Social Democrats are hardly alone in their shift to the right. The center-right Moderate Party now works with the Sweden Democrats on migration issues, though they are not formally affiliated. Diana Janse, a diplomat and former government official who is running for parliament as a moderate, complains the ruling party has kept the Sweden Democrats at the margins of Swedish politics by what she calls “brown-smearing—labeling party members as fascists or ‘Brownshirts.’” Janse held a much less sympathetic view of the right-wing party when we spoke six years ago. The Sweden Democrats have held steady at around 20 percent in polls and in parliament; the number almost certainly would have grown had many factions in the center of the spectrum not adopt the party’s rhetoric on migration. “What was extreme in 2015 is mainstream today,” Janse put it.

The abandonment of old ideals is profoundly dismaying to Sweden’s progressives. Lisa Pelling, head of research at the Arena Ide think tank in Stockholm, conceded “we’ve definitely seen a repressive turn in political language” as well as in policy. Pelling acknowledged—which she did not in 2015—that “there was a need to do something” to stem the immense refugee flow but believes the restrictions should have been allowed to lapse once that tide receded. She pointed out that temporary permits—even if renewed, as they normally are—often prevent asylum-seekers from receiving the kind of long-term vocational training they need to enter the labor market. That is hardly the only impediment to work: Sweden also lacks the extraordinary conveyer belt that carries newcomers in Germany from language programs to vocational training to internships to jobs. Perhaps the state needs to be stronger, but the Swedes have run out of generosity on that front. It’s not hard to sympathize: In 2016, the country spent a stupefying $6 billion on refugees—more than 5 percent of its total budget.

That inflammatory headline was not quite as hyperbolic as I thought. Of course, Sweden remains an enormously prosperous, relatively egalitarian, and quite safe country. It is rather some deep Swedish impulse that has died. Sweden asked too much of itself. Over the last 20 years, an ancient and homogeneous culture subjected itself—without any prior intention or even public debate—to a demographic transformation of breathtaking proportions. The United States slammed the gates of immigration shut in 1924 when the percentage of foreign-born citizens reached about 15 percent. That figure in Sweden is now 20 percent; and thanks to ongoing labor migration and family reunification, the number of migrants continues to grow every year by about 100,000 people (or almost 1 percent of the population). Virtually all of these migrants come from societies radically different from Sweden—less educated, less secular. In response, Sweden didn’t “die.” It changed cherished values to survive.

Sweden is Europe writ large. The European Union responded to growing backlash against the arrival of more than a million migrants in the late summer and early fall of 2015 by reaching a deal with Turkey in 2016 to prevent refugees from crossing into Europe. That solved the political problem without addressing the underlying humanitarian crisis. Since then, Europe has tried, not very effectually, to help African and Middle Eastern nations that now host the overwhelming majority of those who have fled from violence and repression in the region.
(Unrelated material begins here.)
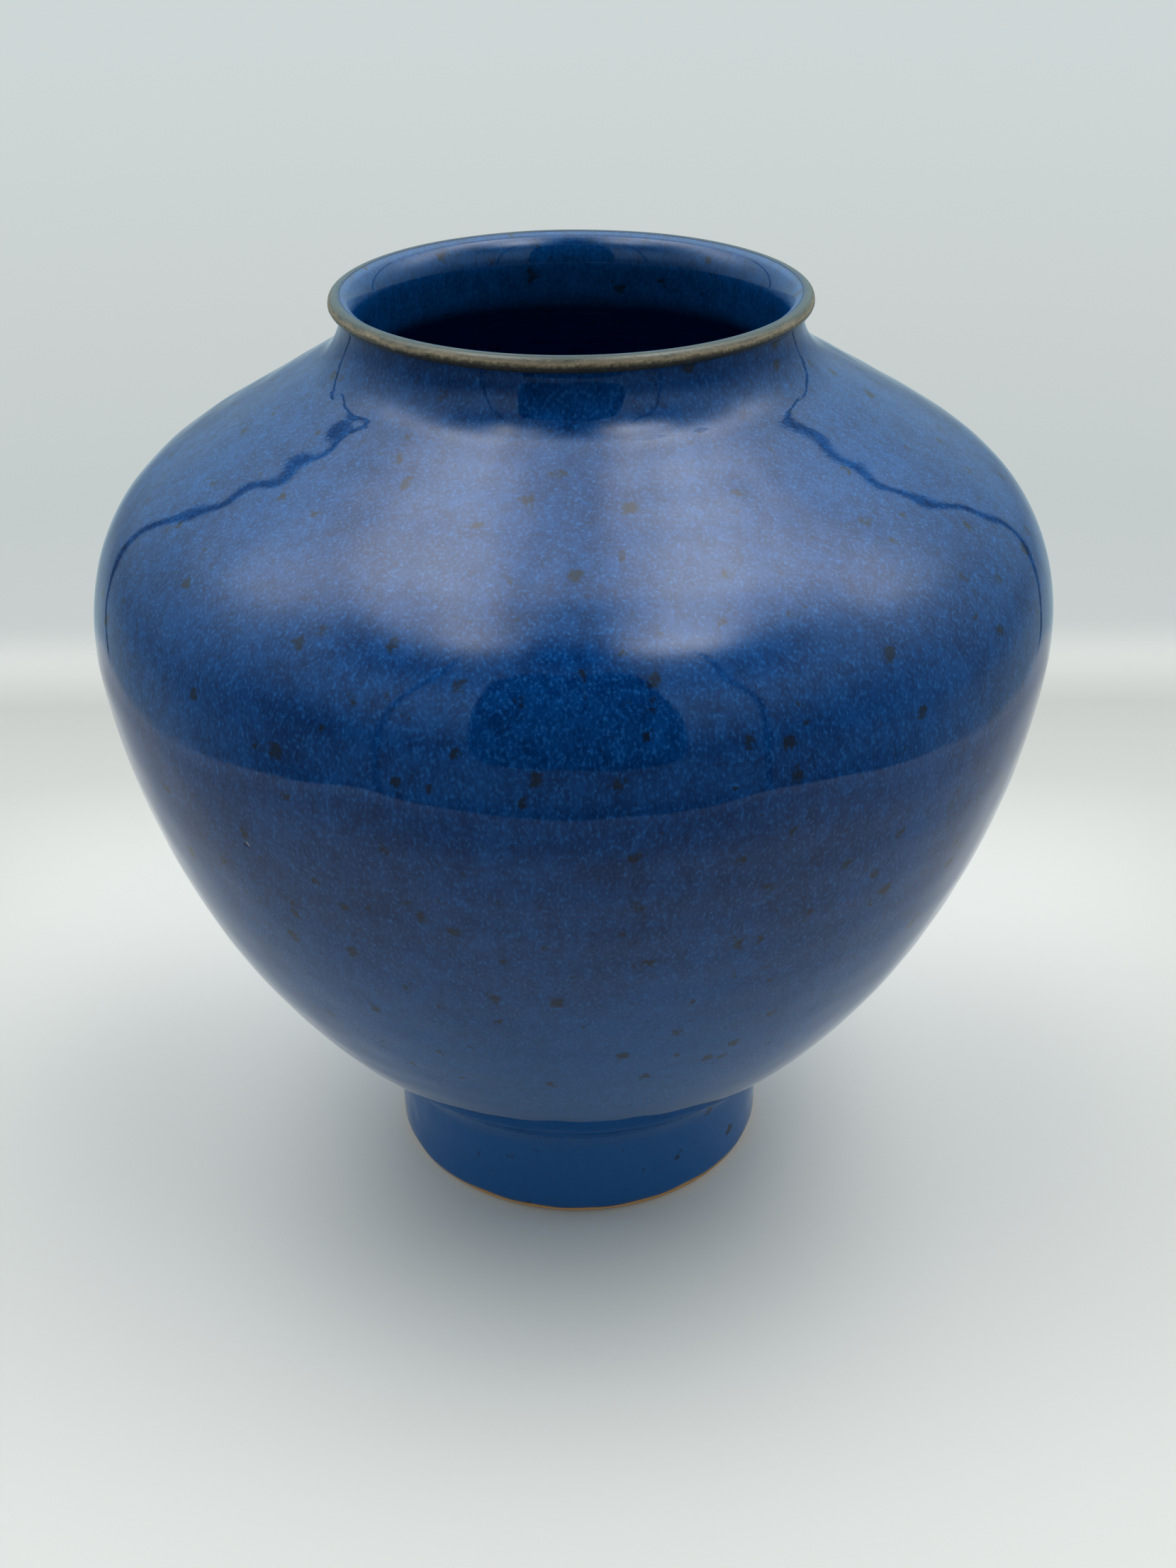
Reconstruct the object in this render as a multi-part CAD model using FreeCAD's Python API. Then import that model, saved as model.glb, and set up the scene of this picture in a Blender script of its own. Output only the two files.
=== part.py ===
import FreeCAD, Part
import math
import os

# A wheel-thrown stoneware vase: a wide high shoulder on a turned foot, a short neck and a rolled lip.
# The fired clay is made as it is built, as a foot ring, a thrown body and a lip rolled over the neck.
# Three coats of glaze lie on it: over the outside, over the lip and inside.
# Every piece is a ring about the vertical axis, so each is drawn as a half section (radius, height)
# and turned through a full circle. Sections that touch share the same lines.
# Lengths are in millimetres and angles in degrees. The origin is at the middle of the foot's underside.

# Overall sizes, over the glaze.
HEIGHT = 180.0
BELLY_RADIUS = 89.5
SHOULDER_DROP = 60.0        # from the top of the lip down to the widest part

# Foot.
FOOT_RADIUS = 38.5          # over the glaze, where the vase stands
FOOT_FLARE = 0.7            # how much wider the foot is at its top
FOOT_HEIGHT = 20.5          # to where the lines of the foot and the wall would cross
FOOT_HOLLOW = 10.0          # radius of the hollow between foot and wall
FOOT_RING_WIDTH = 6.5
FOOT_RECESS = 12.0          # depth of the turned recess under the floor
FOOT_EDGE = 0.7             # rounding of the ring's two lower edges
BARE_BAND = 1.2             # unglazed clay above the table

# Wall and floor.
WALL = 4.6                  # clay only
FLOOR = 7.0                 # clay only
BOWL_ROUND = 30.0           # radius inside, between floor and wall
WALL_ANGLE = 43.0           # of the lower wall, from level
WALL_RUN = 9.5              # straight stretch of the lower wall above the foot
WALL_FULLNESS = (0.89, 0.12)        # pull of the lower curve towards its corner, at each end

# Shoulder, neck and lip.
SHOULDER_ANGLE = 30.3       # of the upper shoulder, from level
SHOULDER_RUN = 21.8         # level width of its straight stretch, from the neck outwards
SHOULDER_FULLNESS = (1.0, 0.58)     # pull of the upper curve towards its corner, at each end
NECK_RADIUS = 40.9          # over the glaze, at the narrowest part
NECK_WALL = 3.0             # clay only
NECK_SWEEP = 12.0           # radius of the hollow sweep from the shoulder up to the neck
NECK_DROP = 1.2             # from the middle of the roll down to the neck's narrowest part
THROAT_DEPTH = 6.1          # from the top of the lip down to where the throat is narrowest
THROAT_ROUND = 4.0          # radius inside, between shoulder and throat
LIP_ROLL = 1.45             # radius of the rolled lip
LIP_SINK = 1.0              # how far the roll reaches into the side of the neck

# Glaze.
GLAZE = 0.4

UP = 90.0
WALL_HEADING = WALL_ANGLE
SHOULDER_HEADING = 180.0 - SHOULDER_ANGLE
FOOT_HEADING = math.degrees(math.atan2(FOOT_HEIGHT, FOOT_FLARE))
FULL_TURN = 360.0


def vector(radius, height):
    """A point of the half section."""
    return FreeCAD.Vector(radius, 0, height)


def along(heading):
    """The unit direction of a heading, turned up from level."""
    return vector(math.cos(math.radians(heading)), math.sin(math.radians(heading)))


def inward(point, heading, distance):
    """A point moved to the left of a heading: into the clay, on a line that climbs the outside."""
    return point + along(heading + UP) * distance


def meet(p, p_heading, q, q_heading):
    """Where two lines cross, each given by a point and a heading."""
    a, b = along(p_heading), along(q_heading)
    gap = q - p
    reach = (gap.x * b.z - gap.z * b.x) / (a.x * b.z - a.z * b.x)
    return p + a * reach


def line(p, q):
    return Part.LineSegment(p, q).toShape()


def arc(centre, start, end, middle_heading):
    """An arc about a centre, through the point that lies on the given heading."""
    middle = centre + along(middle_heading) * (start - centre).Length
    return Part.Arc(start, middle, end).toShape()


def corner_arc(corner, heading_in, heading_out, radius):
    """The two ends of the arc that rounds a corner, and the arc."""
    turn = heading_out - heading_in
    tangent = radius * math.tan(math.radians(abs(turn)) / 2)
    start = corner - along(heading_in) * tangent
    end = corner + along(heading_out) * tangent
    side = math.copysign(UP, turn)
    centre = start + along(heading_in + side) * radius
    return start, end, arc(centre, start, end, (heading_in + heading_out) / 2 - side)


def full_curve(start, corner, end, fullness):
    """A curve that leaves and arrives along the two lines through its corner."""
    poles = [start, start + (corner - start) * fullness[0], end + (corner - end) * fullness[1], end]
    curve = Part.BezierCurve()
    curve.setPoles(poles)
    return curve.toShape()


def turned(edges):
    """The solid that a closed half section makes."""
    face = Part.Face(Part.Wire(Part.__sortEdges__(edges)))
    return face.revolve(vector(0, 0), FreeCAD.Vector(0, 0, 1), FULL_TURN)


# Places that several sections share, on the outer surface of the glaze.
foot_base = vector(FOOT_RADIUS, 0)
foot_top = vector(FOOT_RADIUS + FOOT_FLARE, FOOT_HEIGHT)
belly = vector(BELLY_RADIUS, HEIGHT - SHOULDER_DROP)
roll_centre = vector(NECK_RADIUS - LIP_SINK + LIP_ROLL, HEIGHT - LIP_ROLL)
sweep_centre = vector(NECK_RADIUS + NECK_SWEEP, roll_centre.z - NECK_DROP)
shoulder_top = inward(sweep_centre, SHOULDER_HEADING, NECK_SWEEP)
shoulder_end = meet(shoulder_top, SHOULDER_HEADING, vector(NECK_RADIUS + SHOULDER_RUN, 0), UP)

# The throat's arc starts upright and runs smoothly into the roll.
throat_radius = NECK_RADIUS - NECK_WALL - 2 * GLAZE
throat_out = roll_centre.x - throat_radius
throat_up = roll_centre.z - (HEIGHT - THROAT_DEPTH)
throat_flare = (throat_out ** 2 + throat_up ** 2 - LIP_ROLL ** 2) / (2 * (throat_out - LIP_ROLL))
throat_centre = vector(throat_radius + throat_flare, HEIGHT - THROAT_DEPTH)
roll_heading = math.degrees(math.atan2(roll_centre.z - throat_centre.z, roll_centre.x - throat_centre.x))


def crease(depth):
    """Where the neck's sweep meets the underside of the roll, at a depth below the outer surface."""
    sweep, roll = NECK_SWEEP + depth, LIP_ROLL - depth
    to_roll = roll_centre - sweep_centre
    share = (sweep ** 2 - roll ** 2 + to_roll.Length ** 2) / (2 * to_roll.Length)
    side = math.sqrt(sweep ** 2 - share ** 2)
    unit = to_roll * (1 / to_roll.Length)
    return sweep_centre + unit * share + vector(-unit.z, unit.x) * side


def lip_join(depth):
    """Where the roll and the throat run into each other, at a depth below the glaze."""
    return roll_centre + along(roll_heading) * (LIP_ROLL - depth)


def bulge(depth):
    """The wall from its straight foot stretch to its straight shoulder stretch, at a depth."""
    start = inward(foot_top + along(WALL_HEADING) * WALL_RUN, WALL_HEADING, depth)
    middle = inward(belly, UP, depth)
    end = inward(shoulder_end, SHOULDER_HEADING, depth)
    low = full_curve(start, meet(start, WALL_HEADING, middle, UP), middle, WALL_FULLNESS)
    high = full_curve(middle, meet(middle, UP, end, SHOULDER_HEADING), end, SHOULDER_FULLNESS)
    return start, end, [low, high]


def foot_side(depth, height):
    """The point of the foot's side at a height, at a depth below the outer surface."""
    return meet(inward(foot_base, FOOT_HEADING, depth), FOOT_HEADING, vector(0, height), 0)


def outside(depth, height):
    """The outside from a height on the foot up to the crease under the lip, at a depth."""
    wall_start, wall_end, curves = bulge(depth)
    corner = meet(foot_side(depth, 0), FOOT_HEADING, wall_start, WALL_HEADING)
    low, high, hollow = corner_arc(corner, FOOT_HEADING, WALL_HEADING, FOOT_HOLLOW + depth)
    neck = inward(sweep_centre, SHOULDER_HEADING, NECK_SWEEP + depth)
    sweep = arc(sweep_centre, neck, crease(depth), (180 + SHOULDER_HEADING + UP) / 2)
    return [line(foot_side(depth, height), low), hollow, line(high, wall_start), *curves,
            line(wall_end, neck), sweep]


def inside(depth):
    """The inside from the middle of the floor up to the throat's flare, at a depth below its glaze."""
    wall_start, wall_end, curves = bulge(WALL + 2 * GLAZE - depth)
    floor = vector(0, FOOT_RECESS + FLOOR + GLAZE - depth)
    low, high, bowl = corner_arc(meet(floor, 0, wall_start, WALL_HEADING), 0, WALL_HEADING,
                                 BOWL_ROUND + depth)
    throat = vector(throat_radius + depth, throat_centre.z)
    under, over, shoulder = corner_arc(meet(wall_end, SHOULDER_HEADING, throat, UP), SHOULDER_HEADING, UP,
                                       THROAT_ROUND - depth)
    return [line(floor, low), bowl, line(high, wall_start), *curves, line(wall_end, under), shoulder,
            line(over, throat)]


def flare_point(depth, height):
    """The point of the throat's flare at a height, at a depth below its glaze."""
    rise = height - throat_centre.z
    return vector(throat_centre.x - math.sqrt((throat_flare - depth) ** 2 - rise ** 2), height)


def flare(depth, start, end):
    """A stretch of the throat's flare between two of its points."""
    middle = (start + end) * 0.5 - throat_centre
    heading = math.degrees(math.atan2(middle.z, middle.x))
    return arc(throat_centre, start, end, heading)


def roll(depth):
    """The rolled lip's round surface, from the crease over the top to the throat."""
    return arc(roll_centre, crease(depth), lip_join(depth), 0)


def foot_ring():
    """The turned ring that the vase stands on."""
    outer_foot = foot_side(GLAZE, 0)
    outer_top = foot_side(GLAZE, FOOT_RECESS)
    inner_radius = outer_foot.x - FOOT_RING_WIDTH
    outer_low = foot_side(GLAZE, FOOT_EDGE)
    inner_low = vector(inner_radius, FOOT_EDGE)
    outer_edge = vector(outer_foot.x - FOOT_EDGE, 0)
    inner_edge = vector(inner_radius + FOOT_EDGE, 0)
    return turned([
        line(inner_edge, outer_edge),
        arc(outer_edge + vector(0, FOOT_EDGE), outer_edge, outer_low, -45),
        line(outer_low, outer_top),
        line(outer_top, vector(inner_radius, FOOT_RECESS)),
        line(vector(inner_radius, FOOT_RECESS), inner_low),
        arc(inner_edge + vector(0, FOOT_EDGE), inner_low, inner_edge, -135),
    ])


def thrown_body():
    """The thrown clay: floor, wall, shoulder and neck, up to the level where the lip is rolled over."""
    top = crease(GLAZE)
    throat = flare_point(GLAZE, throat_centre.z)
    neck_top = flare_point(GLAZE, top.z)
    return turned([
        *outside(GLAZE, FOOT_RECESS),
        line(top, neck_top),
        flare(GLAZE, throat, neck_top),
        *inside(GLAZE),
        line(vector(0, FOOT_RECESS + FLOOR), vector(0, FOOT_RECESS)),
        line(vector(0, FOOT_RECESS), foot_side(GLAZE, FOOT_RECESS)),
    ])


def rolled_lip():
    """The clay of the lip."""
    base = crease(GLAZE)
    neck_top = flare_point(GLAZE, base.z)
    return turned([roll(GLAZE), flare(GLAZE, neck_top, lip_join(GLAZE)), line(neck_top, base)])


def body_glaze():
    """The coat over the outside, from the bare band at the foot up to the crease under the lip."""
    clay_edge = foot_side(GLAZE, BARE_BAND)
    glaze_edge = foot_side(0, BARE_BAND + GLAZE)
    edge_centre = clay_edge + vector(0, GLAZE)
    edge_middle = edge_centre + along(-45) * GLAZE
    return turned([
        Part.Arc(clay_edge, edge_middle, glaze_edge).toShape(),
        *outside(0, BARE_BAND + GLAZE),
        line(crease(0), crease(GLAZE)),
        *outside(GLAZE, BARE_BAND),
    ])


def lip_glaze():
    """The thin coat over the rolled lip."""
    return turned([roll(0), line(lip_join(0), lip_join(GLAZE)), roll(GLAZE), line(crease(GLAZE), crease(0))])


def liner_glaze():
    """The coat inside, from the floor up to the lip."""
    edges = []
    for depth in (0, GLAZE):
        throat = flare_point(depth, throat_centre.z)
        edges += [*inside(depth), flare(depth, throat, lip_join(depth))]
    floor = FOOT_RECESS + FLOOR
    return turned(edges + [line(lip_join(0), lip_join(GLAZE)), line(vector(0, floor), vector(0, floor + GLAZE))])


PIECES = {
    "foot_ring": foot_ring,
    "thrown_body": thrown_body,
    "rolled_lip": rolled_lip,
    "body_glaze": body_glaze,
    "lip_glaze": lip_glaze,
    "liner_glaze": liner_glaze,
}

os.makedirs("parts", exist_ok=True)
for name, make in PIECES.items():
    solid = make()
    solid.exportStep(f"parts/{name}.step")
    print(f"{name}: volume {solid.Volume / 1000:.2f} cm3, valid {solid.isValid()}")
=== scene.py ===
import logging
import math
from dataclasses import dataclass, field
from enum import Enum
from functools import partial
from typing import Callable, ClassVar

import bpy
import numpy as np
from bpy.types import ID, Material, Node, NodeSocket, NodeTree, Object
from mathutils import Matrix


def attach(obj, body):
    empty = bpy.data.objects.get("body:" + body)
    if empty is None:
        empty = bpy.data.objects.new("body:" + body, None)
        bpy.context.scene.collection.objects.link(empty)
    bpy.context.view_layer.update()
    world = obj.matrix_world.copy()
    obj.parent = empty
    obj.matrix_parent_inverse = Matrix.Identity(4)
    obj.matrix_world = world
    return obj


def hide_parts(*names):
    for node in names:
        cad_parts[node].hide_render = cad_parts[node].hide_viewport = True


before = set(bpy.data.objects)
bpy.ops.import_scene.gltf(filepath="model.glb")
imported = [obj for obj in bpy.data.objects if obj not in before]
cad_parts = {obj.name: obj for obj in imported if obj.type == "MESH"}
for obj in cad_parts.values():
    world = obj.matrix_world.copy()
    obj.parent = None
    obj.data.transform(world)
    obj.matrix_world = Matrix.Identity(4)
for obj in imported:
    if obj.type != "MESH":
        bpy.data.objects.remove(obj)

# A wheel-thrown stoneware vase with a blue glaze, dressed over its fired clay and its three coats of glaze.
# Every piece is a closed half section (radius, height) carried round the vertical axis, in millimetres,
# and put into its mesh in metres.

log = logging.getLogger("vase")
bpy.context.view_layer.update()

Array = np.ndarray
Wall = tuple[tuple[float, float], ...]      # pairs of the elevation's sine and a brightness

MM = 0.001
UP = 90.0
ROOT = "root"
SEED = 7


class Slot(Enum):
    """The record's material slots."""

    CLAY = "stoneware_clay"
    BLUE = "blue_glaze"
    LIP = "lip_glaze"
    LINER = "liner_glaze"


# Half sections: arrays of (radius, height) in millimetres.


def point(radius: float, height: float) -> Array:
    """A point of the half section."""
    return np.array([radius, height], dtype=float)


def along(heading: float) -> Array:
    """The unit direction of a heading in degrees: its cosine outwards, its sine upwards."""
    return np.array([math.cos(math.radians(heading)), math.sin(math.radians(heading))])


def inward(start: Array, heading: float, distance: float) -> Array:
    """A point moved to the left of a heading, which is into the clay on a line that climbs the outside."""
    return start + along(heading + UP) * distance


def meet(p: Array, p_heading: float, q: Array, q_heading: float) -> Array:
    """Where two lines cross: the reach along the first is the cross product of the gap with the second
    direction, over the cross product of the two directions.

    Args:
        p: A point on the first line.
        p_heading: The first line's heading.
        q: A point on the second line.
        q_heading: The second line's heading.

    Returns:
        The crossing point.
    """
    a, b = along(p_heading), along(q_heading)
    gap = q - p
    reach = (gap[0] * b[1] - gap[1] * b[0]) / (a[0] * b[1] - a[1] * b[0])
    return p + a * reach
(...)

The current standoff at the edge of the continent, in which Belarus has sought to blackmail Europe by sending refugees from all over the world into Poland and Lithuania, has been all too telling: EU leaders have voiced full support for Poland’s brutal response, even if it leaves thousands of helpless people exposed to freezing temperatures in forests near the Polish-Belarusian border. No one has suggested vetting their claims of persecution for fear that tens of thousands more would come. In any case, Europe will not serve as the sanctuary of the world’s 70 million refugees and displaced people; the great bulk of those people must be settled closer to home, though wealthy countries will have to foot most of the cost of offering them a decent life.

Democratic societies do not rest on the abstract principles expressed in their founding documents. They rest—as Americans have now learned, to their great chagrin—on the collective beliefs of their own citizens. Abstract principles exercise a strong hold, but lived experience can unmoor people even from values deemed sacred. It falls to leaders not simply to remind people of those values but to curb, harness, and reshape the forces that most deeply threaten democratic principles.